Maybe next I'll add some square tubing to the pinch welds next so that the gas tank isn't the lowest part in the center? Would love any advice on protection from high-centering.
 
Abstinence is always the best policy :) Don't go off road no worries of high centering. :cool:

I only explore power lines and find trail heads but the hitch height, or lack there of, has caused me to dig in before. Lost my damn OEM Toyota hitch cover and had to buy a new one.

I just installed a Fumoto valve on my last oil change and no matter what I did it still sticks down below the pan enough for me to be nervous about smacking it off and losing all my oil in the middle of nowhere. I might go back to the stock plug or think about some armor.
 
Discussion starter · #15 ·
Abstinence is always the best policy :) Don't go off road no worries of high centering. :cool:

I only explore power lines and find trail heads but the hitch height, or lack there of, has caused me to dig in before. Lost my damn OEM Toyota hitch cover and had to buy a new one.

I just installed a Fumoto valve on my last oil change and no matter what I did it still sticks down below the pan enough for me to be nervous about smacking it off and losing all my oil in the middle of nowhere.

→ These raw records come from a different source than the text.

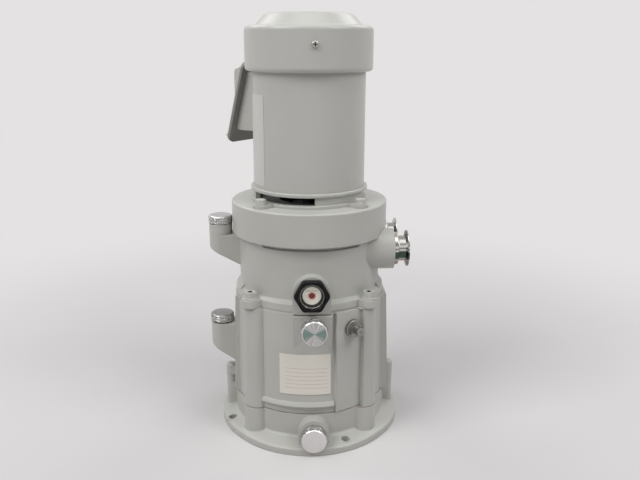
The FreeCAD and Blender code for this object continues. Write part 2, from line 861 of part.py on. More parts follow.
def elbow_solids(name, reach, top, web_drop, wall):
    """A filler elbow on the left side: a round neck on a web that slopes in to the casing."""
    knee = top - s.elbow_knee_drop
    foot = top - s.elbow_foot_drop
    neck = cylinder(f"{name}_neck", s.elbow_radius, s.elbow_knee_drop, -reach, 0.0, knee)
    left = -reach - s.elbow_radius
    inner = -wall + 8.0
    side = padded(f"{name}_side", [
        (left, knee, 7.0),
        (-wall, foot),
        (inner, foot),
        (inner, top - web_drop),
        (left, top - web_drop),
    ], s.elbow_radius * 2, "XZ_Plane", both=True)
    plan = fuse(f"{name}_plan", [
        cylinder(f"{name}_round", s.elbow_radius, s.elbow_foot_drop, -reach, 0.0, foot),
        box(f"{name}_straight", reach + inner, s.elbow_radius * 2, s.elbow_foot_drop,
            -reach, -s.elbow_radius, foot),
    ])
    web = common(f"{name}_web", [side, plan])
    if web_drop < s.elbow_knee_drop / 4:
        return [web]
    return [neck, web]


def elbow_bores(name, reach, top, wall):
    """The filling hole: down through the neck, then in to the casing."""
    level = top - s.elbow_knee_drop + s.elbow_floor
    return [
        cylinder(f"{name}_bore", s.elbow_bore, top - level + 1.0, -reach, 0.0, level),
        cylinder(f"{name}_inlet", s.elbow_bore, reach - wall + 14.0, -reach, 0.0, level, "X"),
    ]


def side_pad(name, width, inset):
    """A block through the casing whose ends are the drafted pads at its two sides."""
    top = s.side_pad_reach - inset
    foot = top + s.side_pad_draft
    return padded(name, [
        (-foot + s.side_pad_inset, LOWER_FOOT),
        (foot, LOWER_FOOT),
        (top, LOWER_TOP),
        (-top + s.side_pad_inset, LOWER_TOP),
    ], width, "XZ_Plane", both=True)


def make_lower_casing():
    """The oil casing: a tall round casting with its columns, filler elbow and port bosses."""
    solids = [
        revolved("lower_outer", [
            (0, LOWER_FOOT), (s.lower_foot_radius, LOWER_FOOT),
            (s.lower_top_radius, LOWER_TOP), (0, LOWER_TOP)]),
        side_pad("side_pad", s.side_pad_width, 0.0),
        side_pad("side_pad_step", s.side_pad_width + 12.0, 3.0),
    ]
    for azimuth in casing_azimuths():
        x, y = around(s.column_reach, azimuth)
        solids.append(cone("lower_column", s.column_radius + s.column_draft, s.column_radius,
                           s.lower_height, x, y, LOWER_FOOT))
    pillar = s.pillar_radius + 0.3
    for azimuth in pillar_azimuths():
        x, y = around(s.pillar_reach, azimuth)
        solids.append(revolved("lower_foot", [
            (0, 0), (pillar, 0), (pillar, s.lower_lug_height, 3.0), (0, s.lower_lug_height)],
            x=x, y=y, z=PILLAR_TOP))
        solids.append(arm("lower_foot_web", s.pillar_reach, pillar * 2,
                          s.lower_lug_height - 3.0, PILLAR_TOP, azimuth, s.lower_bore + 3.0))
    solids.append(cone("lower_rib", s.lower_foot_radius + s.rib_thickness,
                       s.lower_foot_radius + s.rib_thickness / 3, s.rib_height,
                       z=LOWER_FOOT + s.rib_rise, turn=outward(s.rib_azimuth),
                       sweep=s.rib_sweep))
    pad_foot = LOWER_TOP - s.pad_drop
    solids.append(padded("front_pad", [
        (-s.ledge_bore, pad_foot),
        (-(s.pad_reach - s.pad_fade), pad_foot),
        (-s.pad_reach, LOWER_TOP, 1.2),
        (-s.ledge_bore, LOWER_TOP),
    ], s.pad_width, "YZ_Plane", x=s.pad_offset, both=True))
    port_start = s.lower_bore - 5.0
    solids.append(cylinder("front_port", s.port_neck_radius, s.port_neck_reach - port_start,
                           s.front_port_offset, -port_start, FRONT_PORT_LEVEL, "-Y"))
    x, y = around(port_start, s.plug_azimuth)
    plug_axis = outward(s.plug_azimuth).multiply(TURNS["X"])
    solids.append(arm("plug_panel", s.plug_reach, s.plug_panel_width, s.lower_height,
                      LOWER_FOOT, s.plug_azimuth, s.lower_bore + 2.0))
    solids.extend(elbow_solids("lower_elbow", s.lower_elbow_reach, LOWER_ELBOW_TOP,
                               s.lower_elbow_web_drop, s.lower_foot_radius))
    whole = fuse("lower_solid", solids)
    ledge = s.ledge_depth
    recess = s.frame_radius + s.hole_gap / 2
    tools = [
        revolved("lower_cavity", [
            (0, LOWER_FOOT - 1.0),
            (s.lower_bore, LOWER_FOOT - 1.0),
            (s.lower_bore, FRAME_FOOT - ledge),
            (s.ledge_bore, FRAME_FOOT - ledge * 0.6),
            (s.ledge_bore, FRAME_FOOT),
            (recess, FRAME_FOOT),
            (recess, LOWER_TOP + 1.0),
            (0, LOWER_TOP + 1.0),
        ]),
        cylinder("front_port_bore", s.elbow_bore, s.port_neck_reach - s.ledge_bore + 10.0,
                 s.front_port_offset, -(s.ledge_bore - 4.0), FRONT_PORT_LEVEL, "-Y"),
        cylinder("plug_hole", s.plug_bore, s.plug_reach, x, y, PLUG_LEVEL, plug_axis),
        arm("plug_clearance", s.plug_reach * 2, s.plug_collar_radius * 2 + 3.0,
            s.lower_height + 2.0, LOWER_FOOT - 1.0, s.plug_azimuth, s.plug_reach),
    ]
    for azimuth in casing_azimuths():
        x, y = around(s.casing_bolt_reach, azimuth)
        tools.append(cylinder("lower_bolt_hole", 3.1, s.casing_bolt_depth + 2.0, x, y,
                              LOWER_TOP - s.casing_bolt_depth - 1.0))
    for azimuth in pillar_azimuths():
        x, y = around(s.pillar_reach, azimuth)
        tools.append(cylinder("lower_pillar_relief", s.pillar_radius + 0.6, PILLAR_TOP
                              - LOWER_FOOT + 1.0, x, y, LOWER_FOOT - 1.0))
        tools.append(cylinder("lower_foot_hole", s.pillar_bolt_radius + 0.1,
                              s.pillar_bolt_grip + 1.5, x, y, PILLAR_TOP - 1.0))
    tools.extend(elbow_bores("lower_elbow", s.lower_elbow_reach, LOWER_ELBOW_TOP, s.lower_bore))
    keep(cut("lower_casing", whole, tools), "lower_casing")


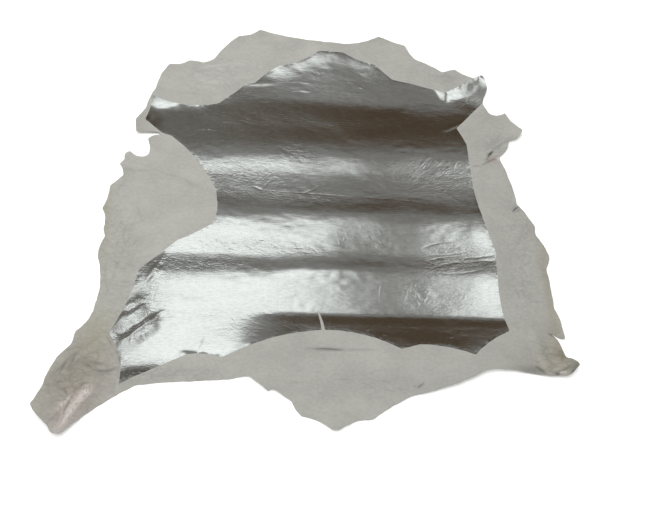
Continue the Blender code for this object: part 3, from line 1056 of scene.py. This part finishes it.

I might go back to the stock plug or think about some armor.
Yeah I never plan on rock crawling or anything serious, that will happen once I get a truck or jeep. But for power line trails and national forest roads would be helpful to have something to slide on just in case.
 
@iconman That hitch has a lot less material visible which is great but it still sticks just as low and far back, or close to it, as the one listed for the Rav so still has the same issues he is talking about. One that stuck out from the middle of the bumper would be boss but definitely be custom and require some trimming.
A hitch that hids behind the rear bumper and sticks out through the bumper would be awesome. That is something I've also been wanting but can only happen if it is custom made or modified with an existing one. Might look better with a 2006-2008 rear bumper compared to the 2009-2012 one.